Monitoring continued through June 10 to confirm the weaning.

“This is an important milestone for Paʻaki and mother RK96 (Kaiwi) because it marks the end of their time together during the nursing period,” NOAA officials stated. “Kaiwi may return to Kaimana Beach after weaning Paʻaki, but now mom and pup are both independent seals.”

To avoid the pup becoming accustomed to human interactions, Pa‘aki will be relocated to a more remote Oʻahu shoreline, as marine biologists have done with previous Waikīkī-born pups. The beach will remain undisclosed.


“It will allow Paʻaki to grow up wild rather than in the crowds of beachgoers in Waikīkī,” NOAA stated.

Throughout the nursing period, NOAA explains, a mother monk seal will not leave her pup to forage for food. Instead, she will stay with her pup and fast until she has used up her energy reserves.

At this point, the mother will abruptly wean the pup. The pup then becomes an independent seal and must learn to survive independently. Having lost substantial body mass, the mother will go out to forage again.

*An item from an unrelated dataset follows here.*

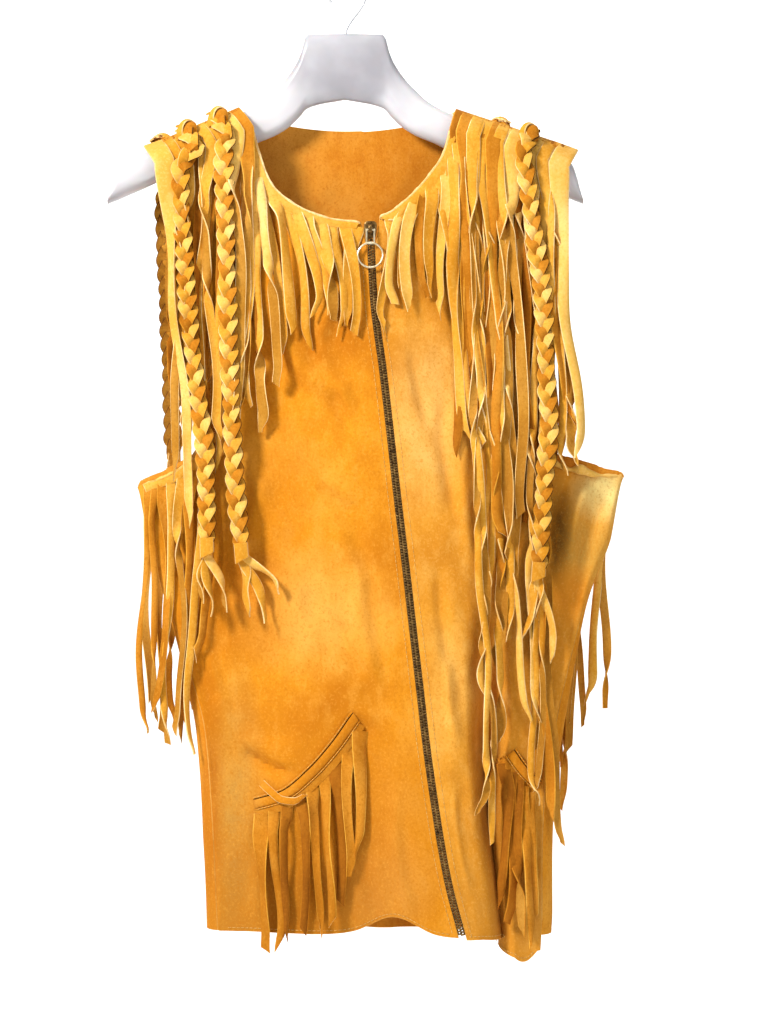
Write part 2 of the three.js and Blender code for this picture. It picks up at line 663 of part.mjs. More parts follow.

Over the next 1–3 months, she will regain her weight, molt, and become receptive for the next pregnancy.

NOAA’s biggest concern with Pa‘aki is habituation as she leaves a year-round busy environment like Kaimana Beach.

“A young seal that receives positive interactions from people—such as attention, play, or being fed—will continue to seek out humans for these interactions,” NOAA stated. “Once the seal grows and matures, that behavior can be a human safety risk.”

The seal may rely on people for interactions—rather than other seals in the wild. The seal may also fail to develop food-foraging skills—to the point of depending on people for food or becoming aggressive toward people for food.

In general, young Hawaiian monk seals face threats to their survival regardless of where they grow up. These threats include entanglement or ingestion of fishing gear, dogs roaming off-leash, intentional harm, and diseases, like toxoplasmosis.